First person - No one wants buildings that are dangerous, but you can take health and safety requirements too far.
Yesterday, our landlord informed us that the new fire precaution installation we have just had fitted is going to be tested every week. There is no point in having an alarm system if it doesn't work, but is testing it every week really necessary? The trouble with the whole health and safety issue is that no one can really say: "I don't want my house, or shop, or club, or factory to be as safe as it can be." Any effort to resist moves related to safety seem churlish at best and murderous at worst.

There are two problems. One is that health and safety is a business in itself. As far as people who work in it are concerned, the more requirements, the merrier. The second is one of degree. No sooner has the construction industry been brought up to one standard than the professionals in the safety business have to either push for higher standards or start looking for another job.

I recently handed over a 50-bed rough sleepers' hostel in King's Cross. This two-year project had involved carrying out about £200 000 worth of refurbishment to a large Victorian school. Not unreasonably, this work included the installation of an early warning fire alarm system. We had to have the hostel open on the fifth of the month in order not to suffer a funding penalty. The fire alarm had to be tested before the beds could be occupied, but the local authority could not do so until the 16th.

My client retains an in-house health and safety consultant who tested the system for us on the fourth. The local authority still had to test the installation. Fair enough. They activated the smoke detector and there was a piercing blast, 15 seconds of which was enough to wake the dead. However, the inspectors insisted on checking the decibel reading at every single bedhead, which took about three-quarters of an hour.

Now, this is a fully staffed hostel and residents would be physically rolled out of bed by the management if there was the merest whiff of a fire. Thirty seconds of the alarm causes physical pain in the head, so you can imagine the effect of protracted exposure to this racket on the residents, not to mention on the harassed staff who have to reassure them. You can see the inspector's point, but what did 45 minutes of excruciating discomfort actually achieve? The total number of people who died in building fires in 1997 was 598, and only 32 of those were not in private dwellings, so it's not exactly an epidemic. Yet how long will it be before two-storey houses have to have half-hour fire doors, intumescent strips and the rest? In terms of lives lost, a Hillsborough-a-day are still killed on the roads and an estimated 17 000 die prematurely as a result of car-generated air pollution, but construction is still an easier target.

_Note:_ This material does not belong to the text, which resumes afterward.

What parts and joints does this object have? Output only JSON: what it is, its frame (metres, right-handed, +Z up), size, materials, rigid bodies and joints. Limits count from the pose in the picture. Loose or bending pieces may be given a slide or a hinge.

No sooner has construction been brought up to one standard than the safety professionals have to either push for higher standards or start looking for another job

It never ceases to amaze me that you can wait for a cross-Channel ferry in a building type most people are familiar with, one in which any change in level is scrupulously guarded with railings at no more than 100 mm centres, and which has all the handrails at the correct height and so on. From the terminal, you step on to a ferry, which may be an environment you have never been in before, and which soon enough may be pitching and tossing in a howling gale at sea. Yet in these far more perilous circumstances, the only barrier deemed necessary between the ship's handrail and the sea churning away 20 m below is a single piece of 9 mm diameter flexible cable with a gap below big enough for Giant Haystacks to roll through.

The cost of meeting the Construction (Design and Management) Regulations is now an accepted part of the commissioning client's expenditure, and the people who enforce them are constantly striving to expand their role and justify their existence.

If the desired objective is a safer construction industry, the money would be far better spent funding a large number of additional people to monitor work on site, and buildings in use. However, those people who are already developing the safety business have an interest in seeing that the Health and Safety Executive demands more and more paperwork, and that people pay them to provide it. Like any other form of safety, the demands will just grow and grow.